#### Job
Copy out the lines of the records below, and only those lines, from the one with "INNER_Z = WOOL + SEAM" through the one with "cad_parts[node].hide_render = cad_parts[node].hide_viewport", exactly as they appear.

** START OF Provided records **

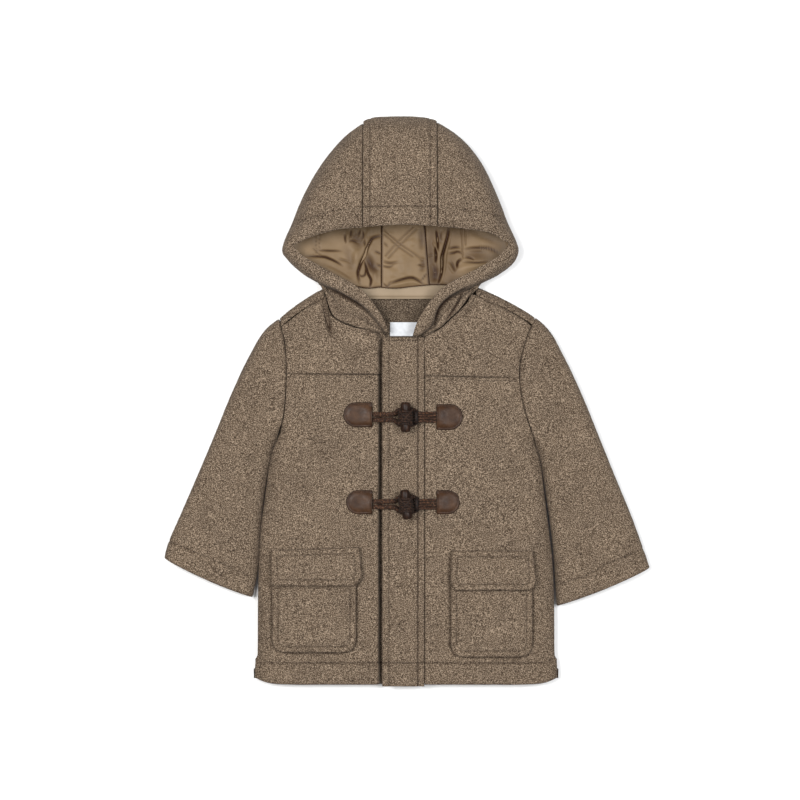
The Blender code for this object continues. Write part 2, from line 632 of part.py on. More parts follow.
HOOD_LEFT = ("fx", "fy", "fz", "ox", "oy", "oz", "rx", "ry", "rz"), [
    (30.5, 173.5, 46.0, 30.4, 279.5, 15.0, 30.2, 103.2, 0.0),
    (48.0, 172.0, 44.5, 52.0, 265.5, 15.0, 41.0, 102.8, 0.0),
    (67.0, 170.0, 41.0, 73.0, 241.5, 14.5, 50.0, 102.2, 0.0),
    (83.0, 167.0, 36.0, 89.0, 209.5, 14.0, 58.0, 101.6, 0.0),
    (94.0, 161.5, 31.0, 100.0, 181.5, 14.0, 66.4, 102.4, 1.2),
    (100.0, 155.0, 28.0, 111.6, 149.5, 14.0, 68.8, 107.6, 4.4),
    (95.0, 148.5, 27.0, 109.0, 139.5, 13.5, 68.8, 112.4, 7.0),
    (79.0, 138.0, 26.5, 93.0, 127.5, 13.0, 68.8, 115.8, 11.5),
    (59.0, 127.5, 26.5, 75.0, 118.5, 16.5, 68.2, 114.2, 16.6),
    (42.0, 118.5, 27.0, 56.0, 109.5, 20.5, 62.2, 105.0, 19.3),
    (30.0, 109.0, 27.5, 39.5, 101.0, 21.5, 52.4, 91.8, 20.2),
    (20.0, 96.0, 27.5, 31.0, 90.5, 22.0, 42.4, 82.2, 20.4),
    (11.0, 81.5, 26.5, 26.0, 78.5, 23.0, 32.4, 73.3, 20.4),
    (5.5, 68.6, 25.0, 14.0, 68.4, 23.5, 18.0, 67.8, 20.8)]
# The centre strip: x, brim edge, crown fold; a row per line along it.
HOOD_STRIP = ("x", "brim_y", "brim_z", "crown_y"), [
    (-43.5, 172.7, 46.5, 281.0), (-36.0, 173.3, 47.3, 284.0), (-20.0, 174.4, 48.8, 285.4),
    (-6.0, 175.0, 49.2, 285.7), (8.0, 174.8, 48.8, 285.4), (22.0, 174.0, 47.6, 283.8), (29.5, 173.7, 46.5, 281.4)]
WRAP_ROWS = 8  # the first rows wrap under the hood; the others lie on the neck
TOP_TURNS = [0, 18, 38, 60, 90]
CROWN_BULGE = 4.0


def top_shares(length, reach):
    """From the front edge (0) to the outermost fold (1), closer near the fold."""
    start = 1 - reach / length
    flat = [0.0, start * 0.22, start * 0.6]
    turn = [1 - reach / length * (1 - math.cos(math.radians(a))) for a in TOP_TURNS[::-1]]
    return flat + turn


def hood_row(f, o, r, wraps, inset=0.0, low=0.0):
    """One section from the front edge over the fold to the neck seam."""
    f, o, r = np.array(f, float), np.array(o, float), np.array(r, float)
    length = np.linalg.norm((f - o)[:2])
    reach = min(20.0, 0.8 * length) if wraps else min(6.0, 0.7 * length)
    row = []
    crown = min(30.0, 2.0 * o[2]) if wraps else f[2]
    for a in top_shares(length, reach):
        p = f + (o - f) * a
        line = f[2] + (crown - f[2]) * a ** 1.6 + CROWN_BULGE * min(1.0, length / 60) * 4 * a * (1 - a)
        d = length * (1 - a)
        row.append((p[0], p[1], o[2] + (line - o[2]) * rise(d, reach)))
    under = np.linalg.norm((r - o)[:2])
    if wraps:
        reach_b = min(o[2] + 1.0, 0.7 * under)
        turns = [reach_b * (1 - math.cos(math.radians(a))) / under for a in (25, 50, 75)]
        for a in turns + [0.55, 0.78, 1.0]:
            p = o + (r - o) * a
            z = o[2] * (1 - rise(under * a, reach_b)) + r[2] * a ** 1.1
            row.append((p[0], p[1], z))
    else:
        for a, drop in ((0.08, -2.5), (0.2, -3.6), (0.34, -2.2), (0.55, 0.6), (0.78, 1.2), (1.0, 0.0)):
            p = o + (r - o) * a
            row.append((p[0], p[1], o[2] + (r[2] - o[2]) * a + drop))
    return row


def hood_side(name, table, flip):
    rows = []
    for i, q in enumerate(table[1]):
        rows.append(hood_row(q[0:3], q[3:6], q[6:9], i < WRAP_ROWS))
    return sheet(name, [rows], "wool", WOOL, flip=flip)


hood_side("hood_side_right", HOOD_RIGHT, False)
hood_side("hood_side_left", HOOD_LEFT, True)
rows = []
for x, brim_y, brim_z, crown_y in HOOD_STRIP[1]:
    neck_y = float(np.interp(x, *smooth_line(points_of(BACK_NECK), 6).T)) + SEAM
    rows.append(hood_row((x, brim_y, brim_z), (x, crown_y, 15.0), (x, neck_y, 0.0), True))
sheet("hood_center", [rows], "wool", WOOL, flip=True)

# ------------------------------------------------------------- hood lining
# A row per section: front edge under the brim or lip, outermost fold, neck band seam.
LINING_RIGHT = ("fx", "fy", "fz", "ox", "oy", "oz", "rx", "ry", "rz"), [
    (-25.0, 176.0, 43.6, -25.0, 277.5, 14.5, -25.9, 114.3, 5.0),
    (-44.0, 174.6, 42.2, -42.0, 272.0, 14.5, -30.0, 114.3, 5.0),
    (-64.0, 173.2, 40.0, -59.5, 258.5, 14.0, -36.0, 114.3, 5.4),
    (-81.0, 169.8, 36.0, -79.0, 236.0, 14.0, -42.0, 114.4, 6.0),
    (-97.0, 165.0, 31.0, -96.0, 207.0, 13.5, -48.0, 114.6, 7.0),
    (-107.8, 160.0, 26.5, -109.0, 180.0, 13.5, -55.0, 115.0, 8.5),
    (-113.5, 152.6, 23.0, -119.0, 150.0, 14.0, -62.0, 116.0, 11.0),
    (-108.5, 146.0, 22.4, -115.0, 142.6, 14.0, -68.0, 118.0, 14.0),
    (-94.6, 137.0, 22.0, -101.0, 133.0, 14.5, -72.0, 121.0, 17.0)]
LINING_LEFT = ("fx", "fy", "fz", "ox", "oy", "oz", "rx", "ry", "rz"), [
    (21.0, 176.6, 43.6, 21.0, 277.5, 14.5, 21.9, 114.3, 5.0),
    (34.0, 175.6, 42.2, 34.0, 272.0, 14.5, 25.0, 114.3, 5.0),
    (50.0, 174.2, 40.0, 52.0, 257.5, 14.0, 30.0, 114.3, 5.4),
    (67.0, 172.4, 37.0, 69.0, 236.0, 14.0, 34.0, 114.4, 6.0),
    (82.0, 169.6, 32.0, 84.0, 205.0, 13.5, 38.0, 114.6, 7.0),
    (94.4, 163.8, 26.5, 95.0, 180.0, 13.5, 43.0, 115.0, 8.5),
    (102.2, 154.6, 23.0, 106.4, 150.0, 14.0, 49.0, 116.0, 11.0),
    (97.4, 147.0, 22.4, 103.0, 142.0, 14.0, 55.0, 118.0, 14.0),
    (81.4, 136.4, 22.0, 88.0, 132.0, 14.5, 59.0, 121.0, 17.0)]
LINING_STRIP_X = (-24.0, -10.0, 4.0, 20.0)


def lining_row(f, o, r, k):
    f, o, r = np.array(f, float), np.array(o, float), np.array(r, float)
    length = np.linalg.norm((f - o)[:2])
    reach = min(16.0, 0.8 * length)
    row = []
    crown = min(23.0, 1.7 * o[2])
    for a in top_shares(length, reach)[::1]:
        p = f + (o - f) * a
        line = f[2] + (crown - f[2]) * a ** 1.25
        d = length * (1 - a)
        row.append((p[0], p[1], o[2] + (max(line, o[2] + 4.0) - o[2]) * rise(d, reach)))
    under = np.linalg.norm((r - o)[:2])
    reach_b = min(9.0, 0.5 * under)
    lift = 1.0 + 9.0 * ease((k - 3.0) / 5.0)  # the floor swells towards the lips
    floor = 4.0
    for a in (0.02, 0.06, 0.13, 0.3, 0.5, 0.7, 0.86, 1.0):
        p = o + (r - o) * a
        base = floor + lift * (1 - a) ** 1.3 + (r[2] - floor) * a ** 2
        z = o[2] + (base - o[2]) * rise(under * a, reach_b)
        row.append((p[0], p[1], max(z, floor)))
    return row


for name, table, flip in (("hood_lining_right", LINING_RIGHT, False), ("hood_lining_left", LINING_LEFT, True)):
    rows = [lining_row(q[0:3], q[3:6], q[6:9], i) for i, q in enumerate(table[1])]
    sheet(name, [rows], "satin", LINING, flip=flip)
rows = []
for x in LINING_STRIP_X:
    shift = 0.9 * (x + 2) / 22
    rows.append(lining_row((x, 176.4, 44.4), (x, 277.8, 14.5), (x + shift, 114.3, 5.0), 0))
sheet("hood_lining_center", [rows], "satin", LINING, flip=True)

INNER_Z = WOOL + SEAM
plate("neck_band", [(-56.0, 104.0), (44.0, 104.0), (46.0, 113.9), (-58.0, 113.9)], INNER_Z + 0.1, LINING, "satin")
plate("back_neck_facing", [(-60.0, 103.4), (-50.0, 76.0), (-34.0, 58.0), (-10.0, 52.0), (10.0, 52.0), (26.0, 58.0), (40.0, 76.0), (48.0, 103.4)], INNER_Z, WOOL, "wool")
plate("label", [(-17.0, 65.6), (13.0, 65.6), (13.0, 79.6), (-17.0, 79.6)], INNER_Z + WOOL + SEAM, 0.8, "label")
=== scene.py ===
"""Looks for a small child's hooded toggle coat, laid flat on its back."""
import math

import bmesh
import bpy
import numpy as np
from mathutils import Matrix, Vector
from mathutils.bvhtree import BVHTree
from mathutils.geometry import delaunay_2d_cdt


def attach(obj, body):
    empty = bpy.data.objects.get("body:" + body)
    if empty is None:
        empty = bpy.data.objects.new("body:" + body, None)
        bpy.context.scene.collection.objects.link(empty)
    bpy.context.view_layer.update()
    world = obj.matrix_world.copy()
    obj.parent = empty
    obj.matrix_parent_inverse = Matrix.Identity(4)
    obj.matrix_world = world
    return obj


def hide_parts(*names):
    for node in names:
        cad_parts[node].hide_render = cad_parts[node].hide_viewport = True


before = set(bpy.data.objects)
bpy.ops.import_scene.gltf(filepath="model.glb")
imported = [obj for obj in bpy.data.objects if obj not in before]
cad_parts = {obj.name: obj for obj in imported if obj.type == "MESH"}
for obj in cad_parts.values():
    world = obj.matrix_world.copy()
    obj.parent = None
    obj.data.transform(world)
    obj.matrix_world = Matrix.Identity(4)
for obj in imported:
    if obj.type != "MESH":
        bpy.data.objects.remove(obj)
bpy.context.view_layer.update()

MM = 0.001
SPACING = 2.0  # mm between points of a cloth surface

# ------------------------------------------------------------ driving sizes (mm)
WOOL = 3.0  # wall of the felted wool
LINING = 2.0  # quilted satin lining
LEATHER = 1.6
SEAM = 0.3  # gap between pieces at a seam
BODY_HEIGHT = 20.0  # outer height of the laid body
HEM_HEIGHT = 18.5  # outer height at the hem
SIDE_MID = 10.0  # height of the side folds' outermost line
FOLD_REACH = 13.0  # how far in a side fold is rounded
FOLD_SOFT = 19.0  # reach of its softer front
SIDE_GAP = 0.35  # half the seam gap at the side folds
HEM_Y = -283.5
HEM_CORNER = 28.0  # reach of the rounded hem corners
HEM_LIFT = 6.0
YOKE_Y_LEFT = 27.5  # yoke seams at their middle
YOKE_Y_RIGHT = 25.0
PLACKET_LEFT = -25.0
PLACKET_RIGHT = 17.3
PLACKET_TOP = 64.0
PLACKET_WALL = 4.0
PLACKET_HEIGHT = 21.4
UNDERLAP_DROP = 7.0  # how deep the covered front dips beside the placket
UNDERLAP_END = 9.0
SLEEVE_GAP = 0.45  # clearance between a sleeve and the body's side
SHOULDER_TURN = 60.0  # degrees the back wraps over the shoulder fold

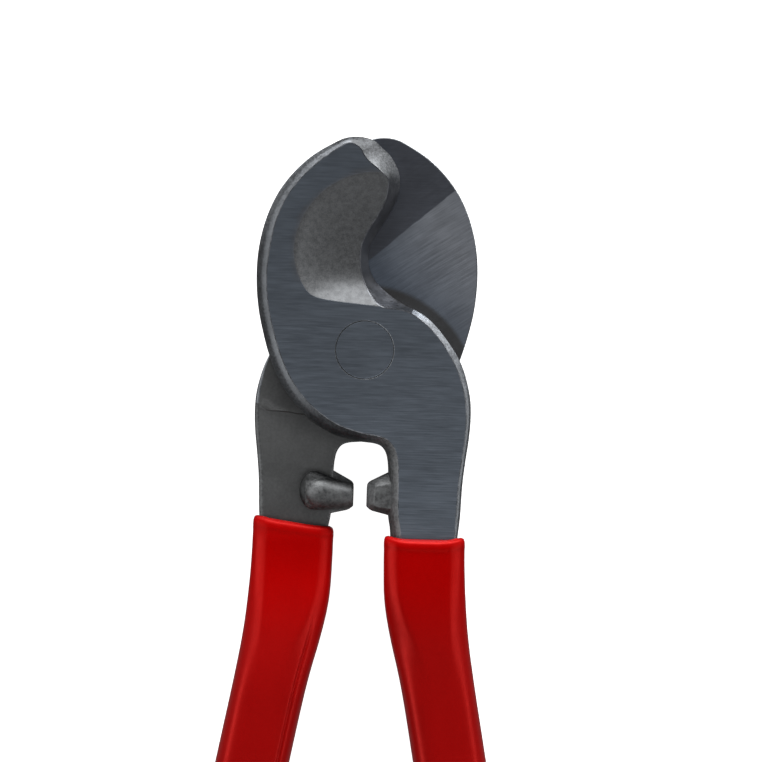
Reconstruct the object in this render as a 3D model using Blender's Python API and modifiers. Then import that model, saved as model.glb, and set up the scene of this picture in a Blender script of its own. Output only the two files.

** END OF Provided records **

#### Answer below
INNER_Z = WOOL + SEAM
plate("neck_band", [(-56.0, 104.0), (44.0, 104.0), (46.0, 113.9), (-58.0, 113.9)], INNER_Z + 0.1, LINING, "satin")
plate("back_neck_facing", [(-60.0, 103.4), (-50.0, 76.0), (-34.0, 58.0), (-10.0, 52.0), (10.0, 52.0), (26.0, 58.0), (40.0, 76.0), (48.0, 103.4)], INNER_Z, WOOL, "wool")
plate("label", [(-17.0, 65.6), (13.0, 65.6), (13.0, 79.6), (-17.0, 79.6)], INNER_Z + WOOL + SEAM, 0.8, "label")
=== scene.py ===
"""Looks for a small child's hooded toggle coat, laid flat on its back."""
import math

import bmesh
import bpy
import numpy as np
from mathutils import Matrix, Vector
from mathutils.bvhtree import BVHTree
from mathutils.geometry import delaunay_2d_cdt


def attach(obj, body):
    empty = bpy.data.objects.get("body:" + body)
    if empty is None:
        empty = bpy.data.objects.new("body:" + body, None)
        bpy.context.scene.collection.objects.link(empty)
    bpy.context.view_layer.update()
    world = obj.matrix_world.copy()
    obj.parent = empty
    obj.matrix_parent_inverse = Matrix.Identity(4)
    obj.matrix_world = world
    return obj


def hide_parts(*names):
    for node in names:
        cad_parts[node].hide_render = cad_parts[node].hide_viewport = True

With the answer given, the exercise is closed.